Our analysis shows that attempts in political theory to define the boundaries between politics and violence, or to justify political violence, run into all kinds of difficulty. Perhaps for this reason, we find that the production of different accounts of the relation and distinction between politics and violence is often heavily dependent on various kinds of analogical and metaphorical reasoning and on the affective work of aesthetic categories. We see the latter, for example, in Merleau-Ponty’s and Weber’s invocation of tragedy in their discussions of revolutionary and military violence respectively (Chapters 1 and 2). The metaphor of honest courage, as opposed to cowardice, is particularly significant for Machiavelli (Chapter 2), Sorel (Chapter 1) and the anarchist thinkers Bakunin, Kropotkin and Goldman (Chapter 5). This metaphor is gendered, cowardice being connected explicitly to effeminacy. Gandhi and Fanon both develop at length the ideal of warriorship that can use the right kind of violence (or non-violence) for the right kind of purposes (Chapter 6). For both of them, women can be warriors too, but in ways explicitly distinct from those of men.

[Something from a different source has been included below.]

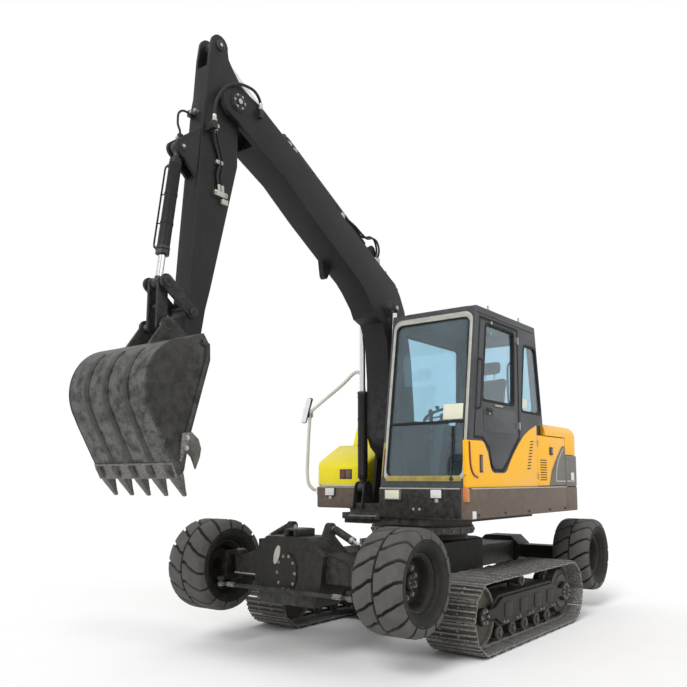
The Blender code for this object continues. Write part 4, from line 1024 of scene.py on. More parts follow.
class Bolts(Pattern):
    """Hexagon bolt heads on washers, set on points and turned to each one's facing."""

    def __init__(self, across: float) -> None:
        """Lays out the tree.

        Args:
            across: Width of a head over its corners.
        """
        super().__init__("bolts", {"Head radius": across / 2, "Head height": across * 0.32,
            "Washer radius": across * 0.66, "Washer height": across * 0.1})
        facing = self.nodes.add("GeometryNodeInputNamedAttribute", data_type="FLOAT_VECTOR")
        facing.inputs["Name"].default_value = "facing"
        turn = self.nodes.add("FunctionNodeAlignRotationToVector", axis="Z")
        self.nodes.link(facing.outputs["Attribute"], turn.inputs["Vector"])
        both = self.nodes.add("GeometryNodeJoinGeometry")
        for sides, radius, height in ((6, "Head radius", "Head height"),
                (16, "Washer radius", "Washer height")):
            solid = self.nodes.add("GeometryNodeMeshCylinder")
            solid.inputs["Vertices"].default_value = sides
            self.nodes.link(self.inputs[radius], solid.inputs["Radius"])
            self.nodes.link(self.inputs[height], solid.inputs["Depth"])
            lifted = self.nodes.add("GeometryNodeTransform")
            self.nodes.link(solid.outputs["Mesh"], lifted.inputs["Geometry"])
            lift = self.math("MULTIPLY", self.inputs[height], 0.5)
            if sides == 6:
                lift = self.math("ADD", lift, self.math("MULTIPLY", self.inputs["Washer height"], 0.98))
            self.nodes.link(self.vector(0.0, 0.0, lift), lifted.inputs["Translation"])
            self.nodes.link(lifted.outputs[0], both.inputs[0])
        spread = self.nodes.add("GeometryNodeInstanceOnPoints")
        self.nodes.link(self.inputs["Geometry"], spread.inputs["Points"])
        self.nodes.link(both.outputs[0], spread.inputs["Instance"])
        self.nodes.link(turn.outputs["Rotation"], spread.inputs["Rotation"])
        self.end(spread.outputs[0])


def bolt_heads(name: str, body: str, places: Sequence[tuple[Point, Point]], across: float,
        finish: Finish) -> bpy.types.Object:
    """Bolt heads on a body.

    Args:
        name: The piece's name.
        body: The body that they ride on.
        places: Each one's place, measured from the slew axis, and its facing.
        across: Width of a head over its corners.
        finish: Their finish.

    Returns:
        The piece.
    """
    points = bpy.data.meshes.new("bolt_places")
    points.from_pydata([tuple(v) for v in from_slew([place for place, _ in places])], [], [])
    facing = points.attributes.new("facing", "FLOAT_VECTOR", "POINT")
    for entry, (_, way) in zip(facing.data, places):
        entry.vector = Vector(way).normalized()
    return show(Bolts(across).run(points, finish), name, body)


# ---------------------------------------------------------------- studio
@dataclass
class Studio:
    """The camera, the lamps, the white surroundings and the floor.

    Attributes:
        eye: The camera's place, measured from the slew axis.
        heading: Turn of its view to the left of +y, in radians.
        tilt: Upward tilt of its view, in radians.
        lens: Focal length, in millimetres.
        shift: The frame's offset across and up, in widths.
        sky: Strength of the world's light.
        sun: Strength of the sun lamp.
    """

    eye: Point = (3.868, -6.209, 1.368)
    heading: float = 0.631
    tilt: float = 0.119
    lens: float = 38.32
    shift: Pair = (-0.0351, 0.0706)
    sky: float = 0.7
    sun: float = 1.6

    def camera(self) -> bpy.types.Object:
        """Makes the camera and gives it to the scene."""
        data = bpy.data.cameras.new("camera")
        data.lens = self.lens
        data.shift_x, data.shift_y = self.shift
        data.clip_end = 100.0
        camera = bpy.data.objects.new("camera", data)
        camera.location = from_slew([self.eye])[0]
        camera.rotation_euler = (pi / 2 + self.tilt, 0.0, self.heading)
        bpy.context.scene.collection.objects.link(camera)
        bpy.context.scene.camera = camera
        return camera

    def seen_white(self, nodes: Nodes) -> bpy.types.NodeSocket:
        """1 for rays that see the surroundings straight, in a reflection or through glass."""
        path = nodes.add("ShaderNodeLightPath")
        either = nodes.add("ShaderNodeMath", operation="MAXIMUM")
        nodes.link(path.outputs["Is Camera Ray"], either.inputs[0])
        nodes.link(path.outputs["Is Glossy Ray"], either.inputs[1])
        all_three = nodes.add("ShaderNodeMath", operation="MAXIMUM")
        nodes.link(either.outputs[0], all_three.inputs[0])
        nodes.link(path.outputs["Is Transmission Ray"], all_three.inputs[1])
        return all_three.outputs[0]

    def world(self) -> None:
        """A plain pale world, which shows as white."""
        world = bpy.data.worlds.new("surroundings")
        bpy.context.scene.world = world
        world.use_nodes = True
        nodes = Nodes(world.node_tree)
        background = world.node_tree.nodes["Background"]
        background.inputs["Color"].default_value = (1.0, 1.0, 1.0, 1.0)
        strength = nodes.add("ShaderNodeMapRange", To_Min=self.sky, To_Max=1.0)
        nodes.link(self.seen_white(nodes), strength.inputs["Value"])
        nodes.link(strength.outputs["Result"], background.inputs["Strength"])

    def lamps(self) -> None:
        """One soft sun from above the camera's left shoulder, and a weak one from the right."""
        for name, strength, turn in (("sun", self.sun, (48.0, 0.0, 12.0)),
                ("fill", self.sun * 0.3, (62.0, 0.0, 95.0))):
            data = bpy.data.lights.new(name, "SUN")
            data.energy = strength
            data.angle = radians(22)
            lamp = bpy.data.objects.new(name, data)
            lamp.rotation_euler = [radians(a) for a in turn]
            bpy.context.scene.collection.objects.link(lamp)

    def floor(self) -> None:
        """The pale floor, which is no part of the object."""
        half, drop = 30.0, 0.0005
        mesh = bpy.data.meshes.new("floor")
        mesh.from_pydata([(-half, -half, -drop), (half, -half, -drop), (half, half, -drop),
            (-half, half, -drop)], [], [(0, 1, 2, 3)])
        made = bpy.data.materials.new("floor")
        made.use_nodes = True
        nodes = Nodes(made.node_tree)
        shader = made.node_tree.nodes["Principled BSDF"]
        place = nodes.add("ShaderNodeTexCoord").outputs["Object"]
        specks = nodes.ramp(nodes.noise(place, 2.0, 4.0), 0.3, 0.7)
        nodes.link(nodes.mix(specks, (0.93, 0.93, 0.93), (0.95, 0.95, 0.95)), shader.inputs["Base Color"])
        shader.inputs["Roughness"].default_value = 0.9
        shader.inputs["Specular IOR Level"].default_value = 0.1
        mesh.materials.append(made)
        floor = bpy.data.objects.new("floor", mesh)
        bpy.context.scene.collection.objects.link(floor)

    def build(self) -> None:
        """Sets up the whole studio."""
        scene = bpy.context.scene
        scene.view_settings.view_transform = "Standard"
        self.camera()
        self.world()
        self.lamps()
        self.floor()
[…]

It seems that the framing of violence in political theory necessarily involves slippage between violence and something else. Philosophers present violence, analogically or metaphorically, as punishment, as self-defence, as revenge, as revolt, as justice, as sovereignty, as domination. Particularly prominent in discourses and philosophical theories of violence are the tropes of war and gender. On the one hand, there is the tendency to all political violence – the use of state power for purposes of establishing social order, whether through policing of disorder or through exploitation of political resources to, for instance, put political opponents in detention; demonstrations, direct actions or violent protest; or conflictual encounters between political rivals – to be articulated as ‘war’. On the other hand, ‘war’ already reduces violence to something else: to discipline, to defence, to strategy – or, in the case of just war thinking, to the requirements of justice or legality. Most notably, discourses of war confirm the identification of violence with the familiar, value-laden categories of masculinity and femininity. The latter are very significant in our reading of these texts and in our own understanding of how justificatory conceptual relationships between violence and politics work. We argue that not only do slippages between accounts of political violence and discourses of war and gender do a great deal of legitimating work, they are also key to political theorists’ failure to engage fully with conditions and practices of violence.

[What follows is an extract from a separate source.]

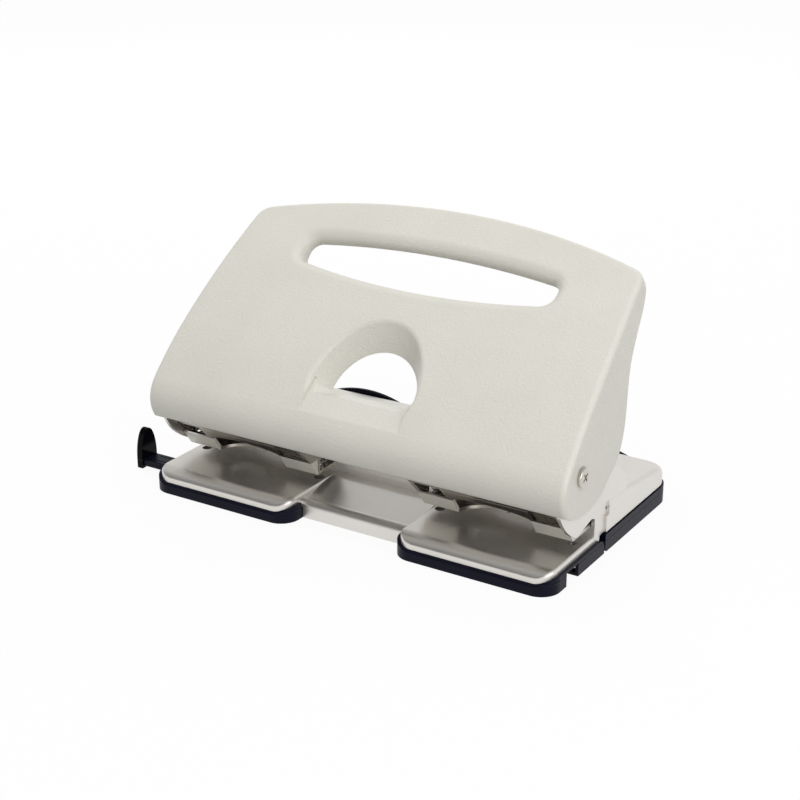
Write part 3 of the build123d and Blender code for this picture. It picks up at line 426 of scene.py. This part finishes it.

It is noticeable that political thinkers do not engage with the question of what needs to be in place for violence to be possible. It is as though, despite all the labour of conceptualisation, framing, theorisation and justification they have expended, thinkers ultimately take violence for granted, as a human proclivity. Yet their arguments also disclose the extent to which violence is not a natural tendency that reveals an aspect of human capacities, even of male humans’ capacities. It is certainly not simply a tool to be picked up and put down at will. The question of gender, in particular, but also the questions of militarism and state domination of societies, actually emphasise the degree to which, for violence to be possible, a whole raft of other practices, commitments and distinctions have to be established. We argue, therefore, that an adequate political theory of violence needs to be grounded, analytically and normatively, in an understanding of the politics inherent in the conditions and practices of violence rather than rooted in an account of its definition, causes and purposes.

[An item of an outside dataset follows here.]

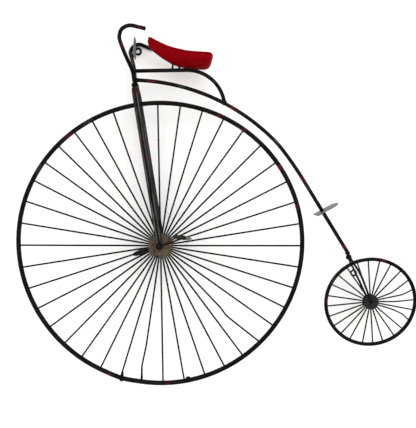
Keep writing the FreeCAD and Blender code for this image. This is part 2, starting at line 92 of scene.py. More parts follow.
FRONT_RIM = at(-0.0005, 0, 0.0081)


# ---------------------------------------------------------------- sizes and colours

class SculptureSizes(bpy.types.PropertyGroup):
    """Sizes of rods, wires, beads and sheet, with how uneven the handwork is."""
    frame_rod: bpy.props.FloatProperty(
        name="Frame rod", description="Diameter of stem, backbone, saddle rail and handlebars",
        default=0.010, unit="LENGTH", precision=4)
    fork_rod: bpy.props.FloatProperty(
        name="Fork rod", description="Diameter of the front fork's rods",
        default=0.008, unit="LENGTH", precision=4)
    rear_blade: bpy.props.FloatProperty(
        name="Rear blade", description="Diameter of the rear fork's blades",
        default=0.0055, unit="LENGTH", precision=4)
    front_rim_rod: bpy.props.FloatProperty(
        name="Large rim rod", description="Diameter of the large rim's rod",
        default=0.012, unit="LENGTH", precision=4)
    rear_rim_rod: bpy.props.FloatProperty(
        name="Small rim rod", description="Diameter of the small rim's rod",
        default=0.0095, unit="LENGTH", precision=4)
    front_spoke: bpy.props.FloatProperty(
        name="Large wheel's wire", description="Diameter of the large wheel's spokes over their paint",
        default=0.0045, unit="LENGTH", precision=4)
    rear_spoke: bpy.props.FloatProperty(
        name="Small wheel's wire", description="Diameter of the small wheel's spokes over their paint",
        default=0.0037, unit="LENGTH", precision=4)
    crank_rod: bpy.props.FloatProperty(
        name="Crank rod", description="Diameter of cranks and pedal spindles",
        default=0.005, unit="LENGTH", precision=4)
    rod_step: bpy.props.FloatProperty(
        name="Rod step", description="Length of one ring of faces along a rod",
        default=0.0025, unit="LENGTH", precision=4)
    rod_sides: bpy.props.IntProperty(
        name="Rod sides", description="Faces round a rod", default=20, min=8, max=64)
    unevenness: bpy.props.FloatProperty(
        name="Unevenness", description="How far paint and hammer marks move a rod's surface",
        default=0.00022, unit="LENGTH", precision=5)
    seat_bead: bpy.props.FloatProperty(
        name="Seat bead", description="Radius of the bead where a spoke meets its rim",
        default=0.0024, unit="LENGTH", precision=4)
    saddle_sheet: bpy.props.FloatProperty(
        name="Saddle sheet", description="Wall of the hollow saddle",
        default=0.0016, unit="LENGTH", precision=4)
    plate: bpy.props.FloatProperty(
        name="Plate", description="Thickness of the small plates",
        default=0.002, unit="LENGTH", precision=4)


def colour(name, meaning, value):
    """A colour that can be changed in the panel."""
    return bpy.props.FloatVectorProperty(name=name, description=meaning, default=value,
                                         subtype="COLOR", size=3, min=0.0, max=1.0)


class SculptureColours(bpy.types.PropertyGroup):
    """Colours of paint, worn places, bare plates and the room."""
    black: colour("Black paint", "Main coat on rods and spokes", (0.0015, 0.0014, 0.0016))
    black_worn: colour("Thin black", "Black where the coat is thin", (0.0052, 0.0048, 0.0053))
    maroon: colour("Maroon dab", "Undercoat that shows through on rods", (0.070, 0.005, 0.012))
    green: colour("Grey-green dab", "Grey-green film on rods", (0.026, 0.036, 0.031))
    bronze: colour("Hub bronze", "Discs of the large hub", (0.052, 0.036, 0.024))
    hub_dark: colour("Dark hub", "Discs of the small hub", (0.006, 0.006, 0.009))
    plate: colour("Plate grey", "Bare small plates", (0.085, 0.088, 0.084))
    saddle: colour("Saddle red", "Gloss coat of the saddle", (0.196, 0.0004, 0.0028))
    wall: colour("Wall", "Wall and floor", (0.965, 0.962, 0.950))


def sizes():
    return bpy.context.scene.sculpture_sizes


def colours():
    return bpy.context.scene.sculpture_colours


# ---------------------------------------------------------------- finishes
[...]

Our method in this book is that of critical readings of texts from the history of political thought. This is not a historical narrative; nor is it a contextual analysis that focuses on history. Instead, we treat these ideas about violence and politics as a theoretical body of work. Within this body of work, although thinkers are not discussing exactly the same thing for the same purposes, in the same context, or necessarily in the same language, there are many direct and indirect connections between their concerns and arguments. Our deliberately selective reading means that we will not always do justice to the broader political theory, of which the considerations of politics and violence in focus here form only one dimension. Neither is our coverage of thinkers comprehensive. Our selection is based on two main principles: first, thinkers were selected to exemplify certain positions on the question of violence and politics in the history of political thought; second, all our theorists continue to provide resources for thinking about the relation between violence and politics in the contemporary world. In this respect, our approach is similar to that of other recent works that have addressed questions about the place of violence in politics (e.g. Bernstein, 2013; Balibar, 2015). We have focused mainly on thinkers from the nineteenth and twentieth centuries, with the exception only of Machiavelli, Hobbes and Locke, who continue to be key interlocutors in contemporary political theory. Some of the thinkers are explicitly in interpretive conversation with each other. We read the texts, sympathetically to be sure, looking to understand why violence is treated as it is in relation to political power, and how both are constructed as concepts, as phenomena for understanding. We recognise and note issues of context and translation and some of the disputes over interpretation in the texts we consider. However, we also interpret the theoretical arguments from the point of view of our own concerns and of our engagement with the puzzle of whether and how politics and violence are related.

The argument of the book proceeds as follows. In the first two chapters we consider a range of thinkers who address questions of revolutionary and statist violence respectively. The thinkers discussed in these chapters come from different temporal and geographical contexts and have diverse and specific concerns, but there are many overlaps and connections between the ways they produce the always unstable distinction and relation between violence and politics. In Chapters 3 and 4 we trace how political theorists address the relation of politics and violence at a more philosophical and reflexive level, and how this shifts our understanding of the conceptual scope of both categories, as well as the possibilities of justifying violence. Chapters 5 and 6 explore the highly reflexive, but also politically engaged work of anarchist and anticolonial thinkers, for whom the difficulty of resolving conundrums about the place of violence in politics is particularly pressing in actual practice, but who find themselves returning to tropes of war and gender to articulate their positions. In Chapter 7 we examine arguments from another strand of political theory embedded in an activist movement: feminism. In many ways, feminism echoes anarchist and anticolonial debates about politics and violence. For feminists, however, it is much more difficult to use discourses of gender and war to reinforce either pro- or anti-violence positions, and this renders the conundrum of politics and violence even less amenable to theoretical and practical resolution than it is for other political thinkers and in other political traditions. In Chapter 8 we draw out the implications of all the previous discussion, taking our prompt from the puzzling context of feminists defining, explaining, condemning or justifying violence in politics. We argue that the analytical and normative failures embedded in the feminist discussion require us to approach the political theory of violence differently. We use Scarry’s discussion of torture and war to reorient political thinking to a focus on conditions and practices of violence. On this basis, we argue for a political theory of violence that puts the politics of violence at the core of its analytical and normative claims. As we shall see, this points us towards an analytically capacious conceptualisation of political violence and to a normative default position in which political violence is inherently unjustifiable.